At 2nd Avenue the ranting man exited the train car as if nothing had happened and moved on to the next one to continue his…ministry, I’m thinking is the right word. I sighed and felt, for an instant, that we’d now get into the silence-is-golden place of most morning commutes. But no, it was not to be! I looked up and five middle-aged black men had entered the car. The leader cheerily announced their presence and their offer of gospel singing. I wanted so much to laugh out loud. I sat up a little straighter and looked around the car to see if I could catch anyone else who might be thinking, like I was, that the irony in this turn of events was simply delicious.

The men sang beautifully, a chorus that included the words, “…ain’t gonna worry…” They were so good! I wished I’d been the first to hand them a dollar. But I was second, which ain’t too bad!
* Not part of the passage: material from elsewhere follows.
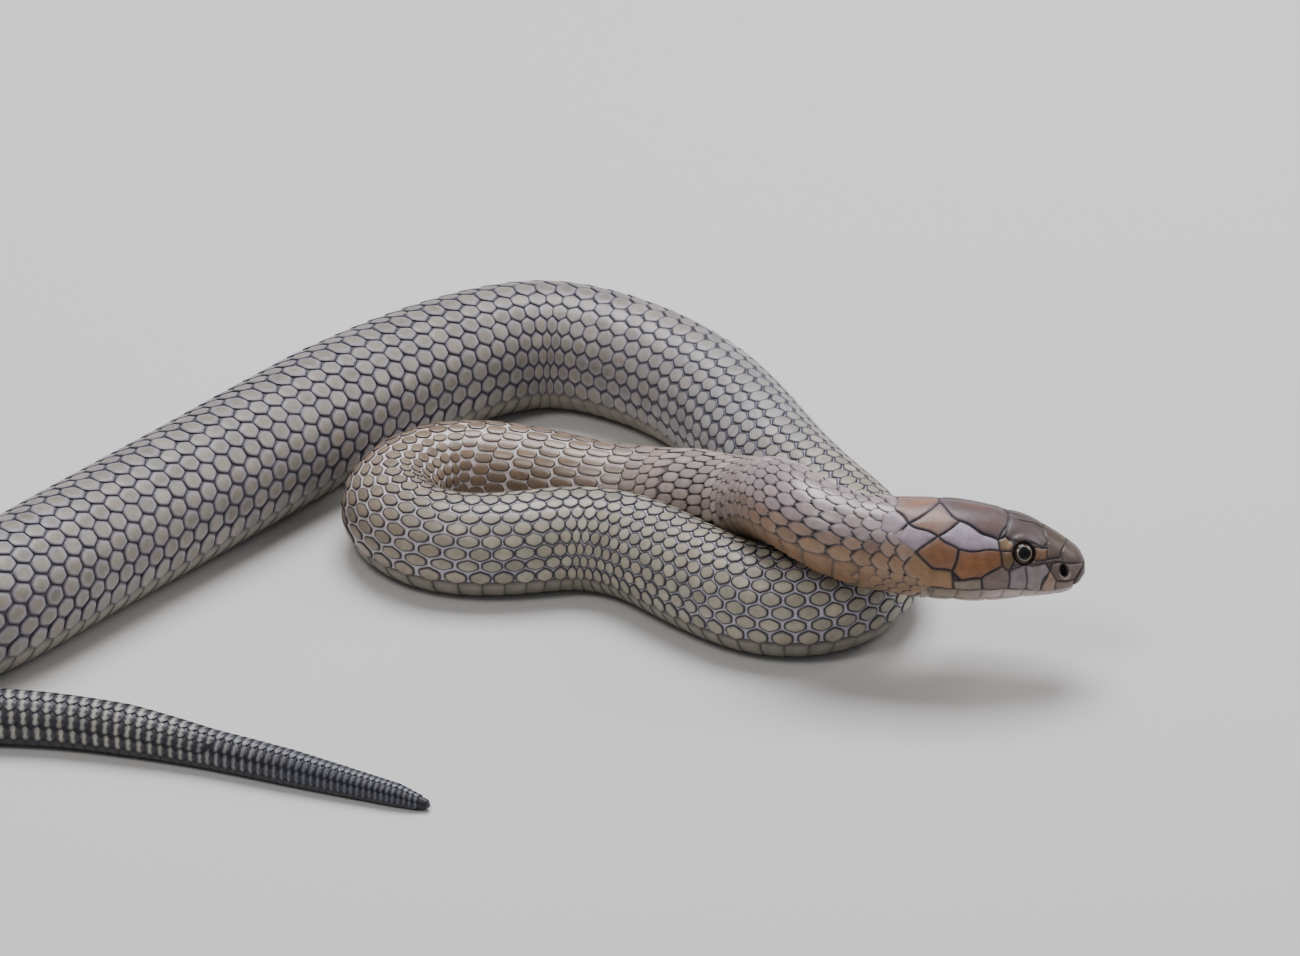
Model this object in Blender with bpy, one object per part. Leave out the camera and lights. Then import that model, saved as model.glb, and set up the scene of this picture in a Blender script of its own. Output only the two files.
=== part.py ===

The thing that I think is so significant about this occurrence is that it happened now, in this day and age. I suppose it’s significant that it happened at all. But this day and age in the United States is the day and age when a movement is in full throttle trying to stir up the kind of fear and anger and hatred that truly scares so many of us who lean more toward what I like to think of as enlightenment. And if enlightenment sounds too hierarchical, then compassionate. Imagining a more compassionate world. Remembering the story of our lives as God’s very own. It is the antithesis of those who seem so driven by the kind of fear that makes them seek to disaffect others in order to make themselves feel more important or “richer”, whatever that means. Something about the particular pair of events in that subway car spoke to me of the kind of hope that God, through Jeremiah, espouses. I believe it is the kind of hope that all our faith traditions, at their very best, seek to promote and celebrate.

As the train pulled into the West 4th Street Station, my stop, I got up and did catch the eye of a gorgeous young woman who was coming to sit next to the place I was getting up from. “You can’t make this stuff up!” I said. She smiled a big beautiful smile. “What a great day!” I said and exited the train almost walking on air.